-- WHAT IS BEING ASKED --
Set down each line from the one containing "make_anal_fin()" to the one containing "depsgraph = bpy.context.evaluated_depsgraph_get()", inclusive, exactly as written and with nothing further.
==============================
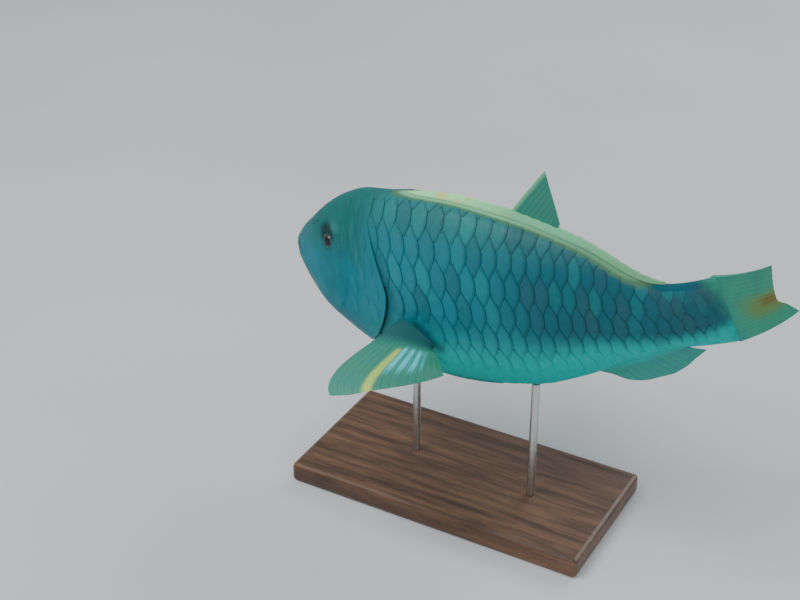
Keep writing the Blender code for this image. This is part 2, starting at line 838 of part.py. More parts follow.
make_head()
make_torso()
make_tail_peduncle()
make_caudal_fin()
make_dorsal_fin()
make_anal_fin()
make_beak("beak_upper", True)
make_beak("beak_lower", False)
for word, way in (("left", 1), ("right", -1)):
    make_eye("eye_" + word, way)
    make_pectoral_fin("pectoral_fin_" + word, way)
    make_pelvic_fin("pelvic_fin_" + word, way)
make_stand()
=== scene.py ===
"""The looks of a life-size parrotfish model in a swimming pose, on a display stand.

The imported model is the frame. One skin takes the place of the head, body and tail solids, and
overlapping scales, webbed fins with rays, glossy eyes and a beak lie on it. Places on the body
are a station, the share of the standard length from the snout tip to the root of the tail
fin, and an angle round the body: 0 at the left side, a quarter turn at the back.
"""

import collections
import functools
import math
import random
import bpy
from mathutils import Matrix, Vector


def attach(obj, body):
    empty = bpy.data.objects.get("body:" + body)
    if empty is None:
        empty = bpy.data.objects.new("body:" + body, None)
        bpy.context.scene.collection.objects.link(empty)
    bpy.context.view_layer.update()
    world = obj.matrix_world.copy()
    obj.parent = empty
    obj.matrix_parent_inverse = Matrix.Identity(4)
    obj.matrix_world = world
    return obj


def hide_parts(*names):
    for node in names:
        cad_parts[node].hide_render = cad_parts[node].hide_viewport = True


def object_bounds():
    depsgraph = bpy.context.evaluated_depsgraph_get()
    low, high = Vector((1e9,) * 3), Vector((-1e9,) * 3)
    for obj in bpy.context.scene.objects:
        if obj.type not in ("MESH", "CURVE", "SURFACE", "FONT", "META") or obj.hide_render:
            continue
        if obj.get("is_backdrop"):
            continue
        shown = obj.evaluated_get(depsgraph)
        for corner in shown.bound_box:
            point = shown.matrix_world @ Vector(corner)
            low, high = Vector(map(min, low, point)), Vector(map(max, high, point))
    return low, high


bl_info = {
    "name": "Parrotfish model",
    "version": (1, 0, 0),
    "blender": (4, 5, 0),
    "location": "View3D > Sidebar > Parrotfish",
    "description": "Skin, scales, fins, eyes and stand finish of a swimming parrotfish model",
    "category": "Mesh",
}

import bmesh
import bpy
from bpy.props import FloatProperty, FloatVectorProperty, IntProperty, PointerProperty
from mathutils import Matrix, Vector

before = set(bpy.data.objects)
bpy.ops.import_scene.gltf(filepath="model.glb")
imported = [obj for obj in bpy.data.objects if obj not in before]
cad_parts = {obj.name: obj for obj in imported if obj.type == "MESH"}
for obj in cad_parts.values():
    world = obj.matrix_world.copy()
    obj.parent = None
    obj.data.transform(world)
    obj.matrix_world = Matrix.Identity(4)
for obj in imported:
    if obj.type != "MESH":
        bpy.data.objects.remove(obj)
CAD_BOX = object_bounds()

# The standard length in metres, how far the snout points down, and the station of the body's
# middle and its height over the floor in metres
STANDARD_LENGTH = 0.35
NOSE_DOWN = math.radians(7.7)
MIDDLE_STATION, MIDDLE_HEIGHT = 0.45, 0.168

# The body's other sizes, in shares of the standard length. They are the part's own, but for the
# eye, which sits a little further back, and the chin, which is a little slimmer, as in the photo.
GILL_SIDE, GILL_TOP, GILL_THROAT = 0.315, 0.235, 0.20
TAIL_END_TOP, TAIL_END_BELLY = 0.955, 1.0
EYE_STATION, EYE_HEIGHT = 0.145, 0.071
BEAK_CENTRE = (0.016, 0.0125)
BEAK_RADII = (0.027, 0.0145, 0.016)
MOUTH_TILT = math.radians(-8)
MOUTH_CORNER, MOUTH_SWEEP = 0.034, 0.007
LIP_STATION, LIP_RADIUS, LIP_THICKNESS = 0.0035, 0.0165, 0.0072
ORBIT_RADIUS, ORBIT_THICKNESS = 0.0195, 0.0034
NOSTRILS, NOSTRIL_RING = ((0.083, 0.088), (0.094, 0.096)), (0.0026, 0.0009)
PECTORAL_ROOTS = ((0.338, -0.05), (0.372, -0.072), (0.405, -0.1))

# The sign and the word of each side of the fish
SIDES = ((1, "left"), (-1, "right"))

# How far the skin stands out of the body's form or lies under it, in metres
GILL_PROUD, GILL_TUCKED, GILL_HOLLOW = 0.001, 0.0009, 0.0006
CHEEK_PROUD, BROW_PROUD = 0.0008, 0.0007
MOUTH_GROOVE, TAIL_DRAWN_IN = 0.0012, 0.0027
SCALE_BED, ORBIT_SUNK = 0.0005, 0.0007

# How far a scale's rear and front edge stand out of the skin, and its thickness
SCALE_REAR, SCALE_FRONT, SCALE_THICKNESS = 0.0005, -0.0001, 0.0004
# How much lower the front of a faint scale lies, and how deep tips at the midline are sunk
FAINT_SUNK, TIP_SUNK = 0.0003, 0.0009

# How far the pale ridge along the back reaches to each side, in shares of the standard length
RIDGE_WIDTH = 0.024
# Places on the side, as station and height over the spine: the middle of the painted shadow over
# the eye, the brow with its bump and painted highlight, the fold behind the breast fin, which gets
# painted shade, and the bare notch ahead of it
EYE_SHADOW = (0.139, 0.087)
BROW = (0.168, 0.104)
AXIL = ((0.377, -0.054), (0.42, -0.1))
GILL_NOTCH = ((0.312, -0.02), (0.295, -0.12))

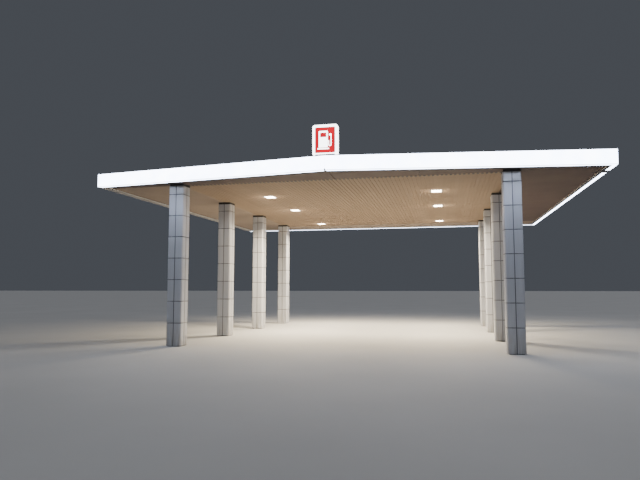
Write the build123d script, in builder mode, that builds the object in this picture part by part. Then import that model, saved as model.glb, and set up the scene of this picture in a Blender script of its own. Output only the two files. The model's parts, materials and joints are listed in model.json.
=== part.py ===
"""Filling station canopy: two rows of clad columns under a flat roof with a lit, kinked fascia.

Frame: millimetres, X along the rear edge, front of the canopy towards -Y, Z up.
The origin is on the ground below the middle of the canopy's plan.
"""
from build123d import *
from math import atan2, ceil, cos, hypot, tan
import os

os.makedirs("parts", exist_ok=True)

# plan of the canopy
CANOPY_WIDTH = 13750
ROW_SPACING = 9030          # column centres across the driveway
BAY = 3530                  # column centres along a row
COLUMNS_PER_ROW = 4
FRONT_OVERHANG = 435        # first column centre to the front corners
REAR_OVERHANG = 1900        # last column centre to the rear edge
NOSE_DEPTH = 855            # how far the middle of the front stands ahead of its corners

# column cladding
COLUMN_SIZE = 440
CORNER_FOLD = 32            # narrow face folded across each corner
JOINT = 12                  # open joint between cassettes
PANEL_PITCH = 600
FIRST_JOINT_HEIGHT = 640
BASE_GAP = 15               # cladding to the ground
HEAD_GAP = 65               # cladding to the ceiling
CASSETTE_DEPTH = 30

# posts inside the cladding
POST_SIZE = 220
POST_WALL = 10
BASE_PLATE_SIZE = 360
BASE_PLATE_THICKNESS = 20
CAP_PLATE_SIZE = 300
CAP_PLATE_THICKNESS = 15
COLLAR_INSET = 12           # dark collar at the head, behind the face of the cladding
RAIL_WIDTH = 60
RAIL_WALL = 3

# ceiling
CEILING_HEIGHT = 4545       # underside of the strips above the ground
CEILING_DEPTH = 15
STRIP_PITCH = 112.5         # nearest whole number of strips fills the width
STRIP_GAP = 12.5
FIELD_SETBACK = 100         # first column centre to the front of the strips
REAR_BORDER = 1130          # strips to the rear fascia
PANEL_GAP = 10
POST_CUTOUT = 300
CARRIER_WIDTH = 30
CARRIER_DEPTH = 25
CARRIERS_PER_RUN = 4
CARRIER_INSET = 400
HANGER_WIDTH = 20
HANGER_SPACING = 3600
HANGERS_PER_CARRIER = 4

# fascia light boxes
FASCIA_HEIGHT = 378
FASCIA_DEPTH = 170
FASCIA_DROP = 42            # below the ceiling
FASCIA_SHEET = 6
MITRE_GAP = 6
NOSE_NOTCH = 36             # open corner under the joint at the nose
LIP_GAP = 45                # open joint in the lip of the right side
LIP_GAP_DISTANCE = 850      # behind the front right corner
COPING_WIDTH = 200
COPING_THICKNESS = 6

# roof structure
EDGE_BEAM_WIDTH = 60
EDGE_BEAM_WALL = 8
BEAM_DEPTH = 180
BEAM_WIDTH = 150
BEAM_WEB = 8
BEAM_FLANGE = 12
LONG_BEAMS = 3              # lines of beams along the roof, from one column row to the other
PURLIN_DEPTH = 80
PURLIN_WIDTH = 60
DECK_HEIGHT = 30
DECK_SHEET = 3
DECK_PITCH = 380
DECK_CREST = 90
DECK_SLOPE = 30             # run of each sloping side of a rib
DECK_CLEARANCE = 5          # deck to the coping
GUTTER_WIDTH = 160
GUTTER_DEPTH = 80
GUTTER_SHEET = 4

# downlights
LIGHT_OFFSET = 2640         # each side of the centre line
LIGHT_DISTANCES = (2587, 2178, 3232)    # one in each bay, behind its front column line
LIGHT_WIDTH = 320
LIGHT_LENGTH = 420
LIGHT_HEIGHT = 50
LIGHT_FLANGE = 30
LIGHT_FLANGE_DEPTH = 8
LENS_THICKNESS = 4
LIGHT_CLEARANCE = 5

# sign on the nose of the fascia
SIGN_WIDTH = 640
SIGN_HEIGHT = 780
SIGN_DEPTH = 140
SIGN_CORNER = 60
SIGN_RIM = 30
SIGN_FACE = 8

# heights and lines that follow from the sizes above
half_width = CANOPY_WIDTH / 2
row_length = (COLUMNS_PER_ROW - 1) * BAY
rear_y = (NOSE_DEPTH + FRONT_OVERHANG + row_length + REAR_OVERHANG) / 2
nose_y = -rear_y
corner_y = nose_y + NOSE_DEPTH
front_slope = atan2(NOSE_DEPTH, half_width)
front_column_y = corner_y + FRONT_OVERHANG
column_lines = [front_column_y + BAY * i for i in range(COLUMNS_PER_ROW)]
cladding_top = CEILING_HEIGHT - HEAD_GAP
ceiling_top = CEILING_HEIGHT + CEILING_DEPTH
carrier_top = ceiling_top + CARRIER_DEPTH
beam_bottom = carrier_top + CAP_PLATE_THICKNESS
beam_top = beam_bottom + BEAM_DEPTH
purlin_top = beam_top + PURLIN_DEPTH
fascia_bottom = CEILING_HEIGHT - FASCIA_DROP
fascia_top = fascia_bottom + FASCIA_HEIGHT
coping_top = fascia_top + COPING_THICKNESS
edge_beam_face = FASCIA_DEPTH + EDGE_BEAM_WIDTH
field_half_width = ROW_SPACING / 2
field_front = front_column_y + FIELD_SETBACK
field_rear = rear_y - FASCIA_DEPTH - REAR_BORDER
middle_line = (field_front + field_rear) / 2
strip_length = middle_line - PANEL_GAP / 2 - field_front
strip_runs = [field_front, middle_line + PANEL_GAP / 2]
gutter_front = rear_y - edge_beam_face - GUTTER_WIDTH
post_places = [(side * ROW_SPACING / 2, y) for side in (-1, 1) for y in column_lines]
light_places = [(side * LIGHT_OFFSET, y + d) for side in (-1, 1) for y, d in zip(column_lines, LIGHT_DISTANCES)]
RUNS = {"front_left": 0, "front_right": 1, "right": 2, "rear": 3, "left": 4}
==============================
-- SOLUTION TO THIS TASK --
make_anal_fin()
make_beak("beak_upper", True)
make_beak("beak_lower", False)
for word, way in (("left", 1), ("right", -1)):
    make_eye("eye_" + word, way)
    make_pectoral_fin("pectoral_fin_" + word, way)
    make_pelvic_fin("pelvic_fin_" + word, way)
make_stand()
=== scene.py ===
"""The looks of a life-size parrotfish model in a swimming pose, on a display stand.

The imported model is the frame. One skin takes the place of the head, body and tail solids, and
overlapping scales, webbed fins with rays, glossy eyes and a beak lie on it. Places on the body
are a station, the share of the standard length from the snout tip to the root of the tail
fin, and an angle round the body: 0 at the left side, a quarter turn at the back.
"""

import collections
import functools
import math
import random
import bpy
from mathutils import Matrix, Vector


def attach(obj, body):
    empty = bpy.data.objects.get("body:" + body)
    if empty is None:
        empty = bpy.data.objects.new("body:" + body, None)
        bpy.context.scene.collection.objects.link(empty)
    bpy.context.view_layer.update()
    world = obj.matrix_world.copy()
    obj.parent = empty
    obj.matrix_parent_inverse = Matrix.Identity(4)
    obj.matrix_world = world
    return obj


def hide_parts(*names):
    for node in names:
        cad_parts[node].hide_render = cad_parts[node].hide_viewport = True


def object_bounds():
    depsgraph = bpy.context.evaluated_depsgraph_get()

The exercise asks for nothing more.